-- START --

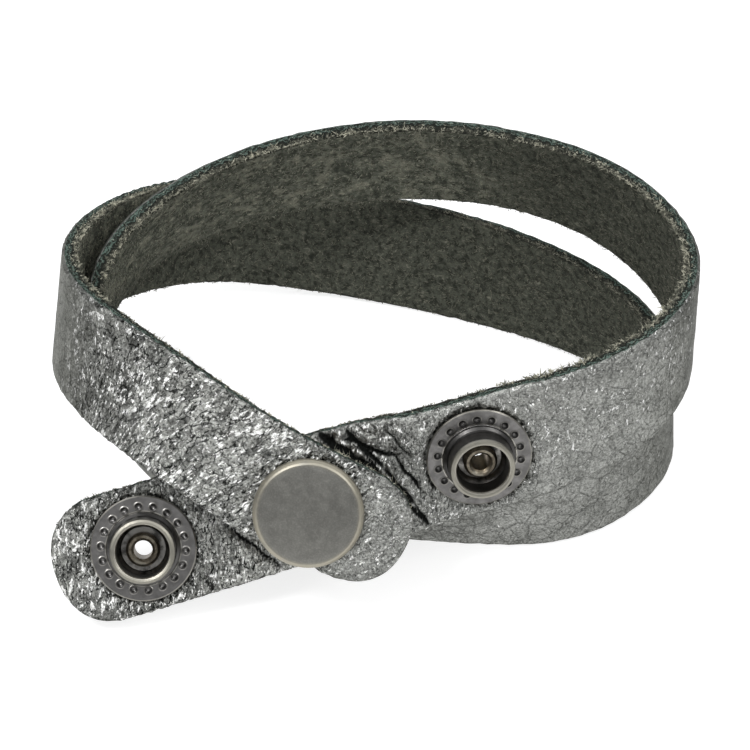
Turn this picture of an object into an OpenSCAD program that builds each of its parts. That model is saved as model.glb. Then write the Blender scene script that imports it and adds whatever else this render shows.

-- END --
-- START --

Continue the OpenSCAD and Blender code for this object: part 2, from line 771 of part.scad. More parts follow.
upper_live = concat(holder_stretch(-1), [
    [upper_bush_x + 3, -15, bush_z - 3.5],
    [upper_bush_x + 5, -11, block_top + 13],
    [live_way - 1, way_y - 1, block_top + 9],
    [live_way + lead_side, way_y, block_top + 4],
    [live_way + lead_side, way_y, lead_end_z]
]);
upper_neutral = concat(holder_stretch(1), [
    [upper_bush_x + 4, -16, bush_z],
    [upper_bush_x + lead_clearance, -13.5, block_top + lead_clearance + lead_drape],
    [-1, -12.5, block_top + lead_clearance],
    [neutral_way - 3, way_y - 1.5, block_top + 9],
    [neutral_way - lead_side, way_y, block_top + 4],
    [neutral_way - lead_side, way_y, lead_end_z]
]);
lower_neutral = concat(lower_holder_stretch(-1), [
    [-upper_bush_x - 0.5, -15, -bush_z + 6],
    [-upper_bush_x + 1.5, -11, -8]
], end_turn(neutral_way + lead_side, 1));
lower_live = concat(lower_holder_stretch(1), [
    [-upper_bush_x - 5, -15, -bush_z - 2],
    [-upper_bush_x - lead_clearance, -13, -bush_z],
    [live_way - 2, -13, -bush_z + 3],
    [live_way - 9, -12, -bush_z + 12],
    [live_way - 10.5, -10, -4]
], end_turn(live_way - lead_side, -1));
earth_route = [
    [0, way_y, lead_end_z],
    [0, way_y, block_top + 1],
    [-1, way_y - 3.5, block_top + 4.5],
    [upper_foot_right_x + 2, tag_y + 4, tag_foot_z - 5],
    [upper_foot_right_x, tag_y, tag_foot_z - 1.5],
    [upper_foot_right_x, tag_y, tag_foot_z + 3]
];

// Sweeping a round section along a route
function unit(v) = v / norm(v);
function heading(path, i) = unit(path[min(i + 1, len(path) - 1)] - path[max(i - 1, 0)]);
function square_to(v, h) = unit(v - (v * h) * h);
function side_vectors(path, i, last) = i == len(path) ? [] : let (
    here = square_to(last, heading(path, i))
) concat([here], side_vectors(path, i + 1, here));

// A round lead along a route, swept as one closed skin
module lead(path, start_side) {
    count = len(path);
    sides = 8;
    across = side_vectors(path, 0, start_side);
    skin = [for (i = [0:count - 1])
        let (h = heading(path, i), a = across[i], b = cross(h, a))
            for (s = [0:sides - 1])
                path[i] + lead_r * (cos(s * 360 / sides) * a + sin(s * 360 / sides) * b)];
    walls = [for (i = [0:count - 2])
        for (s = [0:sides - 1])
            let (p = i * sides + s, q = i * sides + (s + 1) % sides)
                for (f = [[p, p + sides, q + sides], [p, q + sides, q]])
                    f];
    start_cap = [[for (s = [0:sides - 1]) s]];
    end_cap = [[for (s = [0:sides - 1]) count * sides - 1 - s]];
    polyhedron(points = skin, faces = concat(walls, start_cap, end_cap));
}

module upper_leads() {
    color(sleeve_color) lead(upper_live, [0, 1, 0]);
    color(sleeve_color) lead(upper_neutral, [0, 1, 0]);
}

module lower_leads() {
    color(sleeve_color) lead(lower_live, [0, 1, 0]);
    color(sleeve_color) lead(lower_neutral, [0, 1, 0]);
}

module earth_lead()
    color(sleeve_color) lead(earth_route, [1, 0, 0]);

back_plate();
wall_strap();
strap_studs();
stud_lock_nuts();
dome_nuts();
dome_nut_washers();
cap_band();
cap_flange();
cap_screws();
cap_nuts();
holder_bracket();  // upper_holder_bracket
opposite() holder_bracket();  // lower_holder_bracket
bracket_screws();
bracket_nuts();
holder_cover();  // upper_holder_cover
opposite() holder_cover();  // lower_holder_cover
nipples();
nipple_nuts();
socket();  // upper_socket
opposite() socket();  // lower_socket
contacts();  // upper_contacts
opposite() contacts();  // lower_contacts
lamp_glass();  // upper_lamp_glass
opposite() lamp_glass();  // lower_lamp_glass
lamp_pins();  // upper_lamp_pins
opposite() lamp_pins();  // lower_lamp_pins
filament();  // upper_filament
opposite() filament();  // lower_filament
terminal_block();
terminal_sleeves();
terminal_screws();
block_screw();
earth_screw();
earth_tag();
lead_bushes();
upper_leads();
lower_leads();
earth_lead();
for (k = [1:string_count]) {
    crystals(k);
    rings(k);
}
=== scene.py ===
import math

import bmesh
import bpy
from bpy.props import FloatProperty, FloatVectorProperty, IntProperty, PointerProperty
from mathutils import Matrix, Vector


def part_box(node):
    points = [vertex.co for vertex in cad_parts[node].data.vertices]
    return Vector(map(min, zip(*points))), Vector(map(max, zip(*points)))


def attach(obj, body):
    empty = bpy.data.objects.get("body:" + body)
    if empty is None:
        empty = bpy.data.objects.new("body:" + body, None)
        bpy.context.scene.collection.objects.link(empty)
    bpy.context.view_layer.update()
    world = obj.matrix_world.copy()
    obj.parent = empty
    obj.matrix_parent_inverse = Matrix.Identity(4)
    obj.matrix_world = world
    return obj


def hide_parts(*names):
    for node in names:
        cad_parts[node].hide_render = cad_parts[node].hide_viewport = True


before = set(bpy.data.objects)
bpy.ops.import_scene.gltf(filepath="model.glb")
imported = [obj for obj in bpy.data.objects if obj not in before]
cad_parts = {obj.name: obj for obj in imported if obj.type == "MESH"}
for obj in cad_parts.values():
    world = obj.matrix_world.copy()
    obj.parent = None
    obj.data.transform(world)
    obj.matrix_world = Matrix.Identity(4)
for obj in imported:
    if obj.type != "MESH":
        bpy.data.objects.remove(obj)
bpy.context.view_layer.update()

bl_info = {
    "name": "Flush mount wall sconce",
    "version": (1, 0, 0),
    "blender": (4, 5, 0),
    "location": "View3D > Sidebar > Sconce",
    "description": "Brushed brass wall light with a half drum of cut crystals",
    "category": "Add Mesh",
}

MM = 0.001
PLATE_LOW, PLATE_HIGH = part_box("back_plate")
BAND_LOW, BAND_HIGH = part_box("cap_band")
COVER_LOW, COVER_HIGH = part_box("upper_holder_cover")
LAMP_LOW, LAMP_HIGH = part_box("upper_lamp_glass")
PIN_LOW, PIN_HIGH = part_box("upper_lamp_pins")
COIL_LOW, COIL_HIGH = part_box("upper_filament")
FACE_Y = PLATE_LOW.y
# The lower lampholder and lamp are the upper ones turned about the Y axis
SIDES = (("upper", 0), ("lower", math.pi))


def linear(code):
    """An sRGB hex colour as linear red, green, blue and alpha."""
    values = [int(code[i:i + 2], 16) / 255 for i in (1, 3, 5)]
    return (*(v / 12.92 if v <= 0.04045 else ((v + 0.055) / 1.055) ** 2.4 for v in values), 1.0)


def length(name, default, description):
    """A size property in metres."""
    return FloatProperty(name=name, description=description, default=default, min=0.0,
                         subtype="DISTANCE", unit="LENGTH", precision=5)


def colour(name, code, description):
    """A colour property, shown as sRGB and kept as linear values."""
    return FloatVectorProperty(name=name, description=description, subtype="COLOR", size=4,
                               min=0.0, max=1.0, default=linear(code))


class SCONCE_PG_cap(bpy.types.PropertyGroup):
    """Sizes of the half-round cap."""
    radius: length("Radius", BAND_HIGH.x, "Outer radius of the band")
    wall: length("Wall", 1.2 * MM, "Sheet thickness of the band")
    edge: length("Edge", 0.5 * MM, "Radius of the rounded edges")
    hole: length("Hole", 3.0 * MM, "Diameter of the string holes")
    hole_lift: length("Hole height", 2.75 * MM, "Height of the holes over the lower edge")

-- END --
-- START --

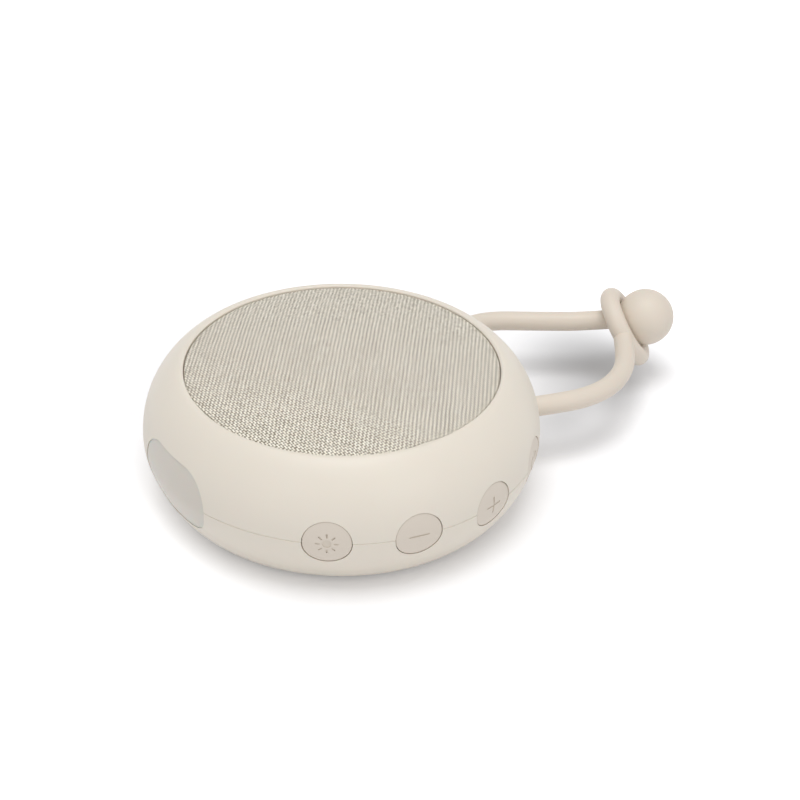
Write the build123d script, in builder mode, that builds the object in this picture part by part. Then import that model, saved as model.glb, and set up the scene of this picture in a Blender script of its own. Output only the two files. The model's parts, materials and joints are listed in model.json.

-- END --

### WHAT IS EXPECTED:
Using the records above, gather all lines where the string "from" is present.

### EXERCISE ANSWER:
Continue the OpenSCAD and Blender code for this object: part 2, from line 771 of part.scad. More parts follow.
from bpy.props import FloatProperty, FloatVectorProperty, IntProperty, PointerProperty
from mathutils import Matrix, Vector